In terms of weakness, the proposed models found it difficult to reproduce the coefficient of variation at lower aggregation levels, although the observed and fitted values were in good agreement. A closer look at the simulated values of the statistics from the fitted model indicates that this may be due to the skewed nature of the sampling distribution of the simulated values of the coefficient of variation. Another drawback is the underestimation of extremes at hourly and sub-hourly aggregations. There is, however, scope to expand this model in different ways which is discussed below.

One possibility for future work would be to generalise the distribution of the initial pulse depth to consider two different distributions for the two states. This might introduce more variability in the pulse process. Another possibility would be to consider other distributions for the initial pulse depth, such as Pareto for example.

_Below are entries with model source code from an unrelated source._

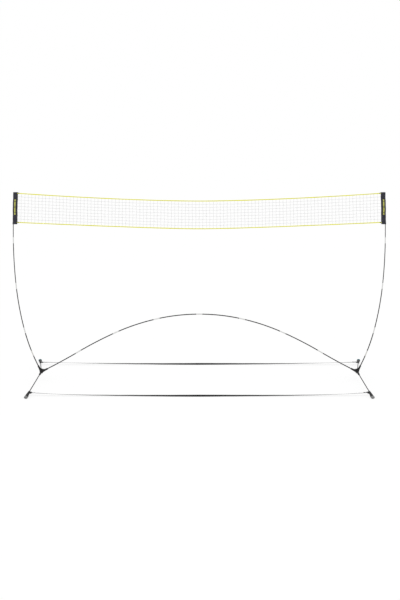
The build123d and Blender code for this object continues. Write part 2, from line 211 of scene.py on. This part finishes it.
def metal_material(name):
    """Bright drawn steel with fine lines round it."""
    n = Nodes(name, (0.68, 0.68, 0.67), 0.3, Metallic=0.85)
    lines = n.noise(400, 2, (1, 1, 3))
    n.colours(lines, (0.56, 0.56, 0.55), (0.74, 0.74, 0.73))
    n.roughness(lines, 0.24, 0.42)
    n.bump(lines, 0.00004, 0.4)
    return n.material


def moulded_material(name, low, high, smoothest, roughest, gloss=0.3):
    """Moulded plastic: a fine spark-eroded grain, and shinier patches where it is handled."""
    n = Nodes(name, low, smoothest, Specular_IOR_Level=gloss)
    n.colours(n.noise(14, 4), low, high)
    n.roughness(n.noise(30, 4), smoothest, roughest)
    n.bump(n.noise(900, 2), 0.00006, 0.6)
    return n.material


def woven_material(name, low, high, scale, axes, height, sheen):
    """Plain weave: threads over and under along two axes, with a slow change of shade."""
    n = Nodes(name, low, 0.85, Sheen_Weight=sheen, Sheen_Roughness=0.5, Specular_IOR_Level=0.2)
    weave = n.plus(n.wave(scale, axes[0]), n.wave(scale, axes[1]))
    n.colours(n.plus(weave, n.noise(22, 4), share=0.3), low, high, 0.35, 0.95)
    n.roughness(n.noise(60, 3), 0.75, 0.95)
    n.bump(weave, height, 0.8)
    return n.material


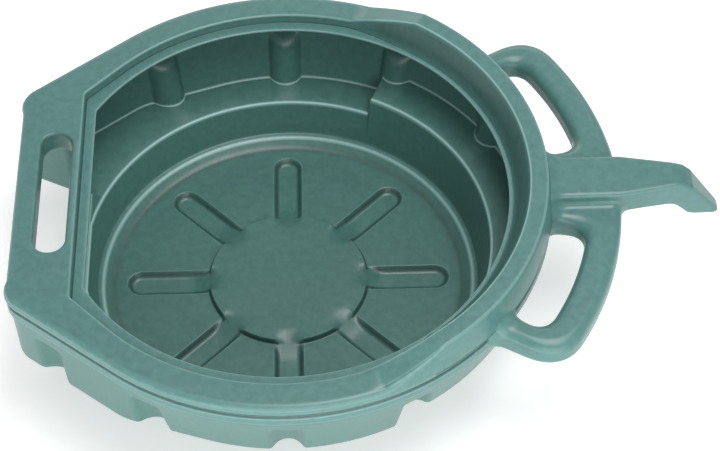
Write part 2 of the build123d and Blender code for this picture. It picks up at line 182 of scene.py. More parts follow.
def shell(name, p, thick, sigma=2.5, centre=False, sharp=50.0, paint=None):
    """Closed shell from a skin grid: the skin, its offset on the far side, and the strips that join them."""
    rows, cols = p.shape[:2]
    n = grid_normals(p)
    arc = np.concatenate([np.zeros((1, cols)), np.cumsum(np.linalg.norm(np.diff(p, axis=0), axis=-1), 0)])
    ns = smooth_rows(n, arc, sigma)
    back = p - ns * thick
    v = np.concatenate([p.reshape(-1, 3), back.reshape(-1, 3)])
    off = rows * cols
    i = np.arange(rows - 1)[:, None] * cols
    j = np.arange(cols)[None, :]
    jn = (j + 1) % cols
    a, b, c, d = i + j, i + jn, i + cols + jn, i + cols + j
    faces = np.stack([a, d, c, b], -1).reshape(-1, 4)
    rear = np.stack([a, b, c, d], -1).reshape(-1, 4) + off
    top = (rows - 1) * cols
    jj = np.arange(cols)
    jj1 = (jj + 1) % cols
    rim = np.stack([top + jj, top + jj + off, top + jj1 + off, top + jj1], -1)
    parts = [faces, rear, rim]
    if not centre:
        parts.append(np.stack([jj, jj1, jj1 + off, jj + off], -1))
    f = np.concatenate(parts).tolist()
    ob = make_object(name, to_world(v), f, None)
    # Per-vertex painted light: positive values paint highlights on edges, negative values paint shade in hollows.
    painted_light = ob.data.attributes.new("painted_light", "FLOAT", "POINT")
    painted_light.data.foreach_set("value", np.concatenate([paint.ravel(), np.zeros(rows * cols)]).astype(np.float32))
    bm = bmesh.new()
    bm.from_mesh(ob.data)
    bmesh.ops.remove_doubles(bm, verts=bm.verts, dist=2e-6)
    bmesh.ops.dissolve_degenerate(bm, edges=bm.edges, dist=1e-6)
    bm.to_mesh(ob.data)
    bm.free()
    ob.data.polygons.foreach_set("use_smooth", np.ones(len(ob.data.polygons), bool))
    if sharp:
        ob.data.set_sharp_from_angle(angle=radians(sharp))
    return ob


# ------------------------------------------------------------------ bowl
RIBS = [(az, az) for az in (30.5, 61.2, 90.0, 121.0)]
NC = 720
LEDGE_AZ = 64.3


def rib_list():
    out = []
    for az, _ in RIBS:
        for s in (1, -1):
            a = radians(az * s)
            out.append((cos(a), sin(a), a, None))
    c, s_ = cos(FLANK), sin(FLANK)
    for s in (1, -1):
        x = -203.0
        y = ((RIM_R - 7.5) - x * c) / s_
        out.append((x, s * y, s * FLANK, True))
    return out


def rib_push(th, r, z, ztop=94.0, span=13.0, rr=16.2, sink=5.6):
    """How far the half-round ribs push the wall inwards."""
    x, y = r * np.cos(th), r * np.sin(th)
    total = np.zeros_like(r)
    for cx, cy, az, flank in rib_list():
        tx, ty = -sin(az), cos(az)
        if flank:
            u = (x - cx) * tx + (y - cy) * ty
            near = (np.sign(y) == np.sign(cy)) & (x < 0)
        else:
            u = x * tx + y * ty
            near = (x * cos(az) + y * sin(az)) > 100.0
        g = np.where(np.abs(u) < rr, np.sqrt(np.maximum(rr * rr - u * u, 0.0)) - sink, -sink - 2 * (np.abs(u) - rr))
        top = np.sqrt(np.maximum(1.0 - np.clip((z - ztop) / span, 0, 1) ** 2, 0.0))
        g = (g + sink) * top - sink
        d = 0.5 * (g + np.sqrt(g * g + 1.3)) - 0.02
        d = np.where(near, np.maximum(d, 0.0), 0.0) / np.maximum(np.cos(th - az), 0.3)
        total = np.maximum(total, np.where(d > 0.12, d, 0.0))
    return total


wall_cols = columns(NC, [(az + s * 4.1, 1.1, 2.2) for az in (30.5, 61.2, 90, 121) for s in (1, -1)]
                    + [(LEDGE_AZ, 1.0, 5.0), (158.0, 0.7, 7.0), (143.5, 1.4, 1.2), (149.0, 1.4, 1.2), (154.0, 2.5, 1.5), (115.0, 8.0, 0.3)])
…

Alternatively, to make substantial structural changes to the cell arrival process, one could explore the possibility of employing a three state Markov chain for the underlying process.

Although the proposed model has produced good results in reproducing fine-scale rainfall properties, at present the model only deals with point rainfall at a single site. Therefore, another direction of research would be to explore the extension of this model to a multi-site framework to model rainfall data from multiple stations in a catchment area.

In terms of model calibration, it would be useful to explore the recent developments in the parameter estimation process, such as that of Jesus and Chandler (2011), for our models and also the use of “momfit” software (Chandler et al. 2010) which will allow us to quantify parameter uncertainty. These improvement will form part of our future work in this area.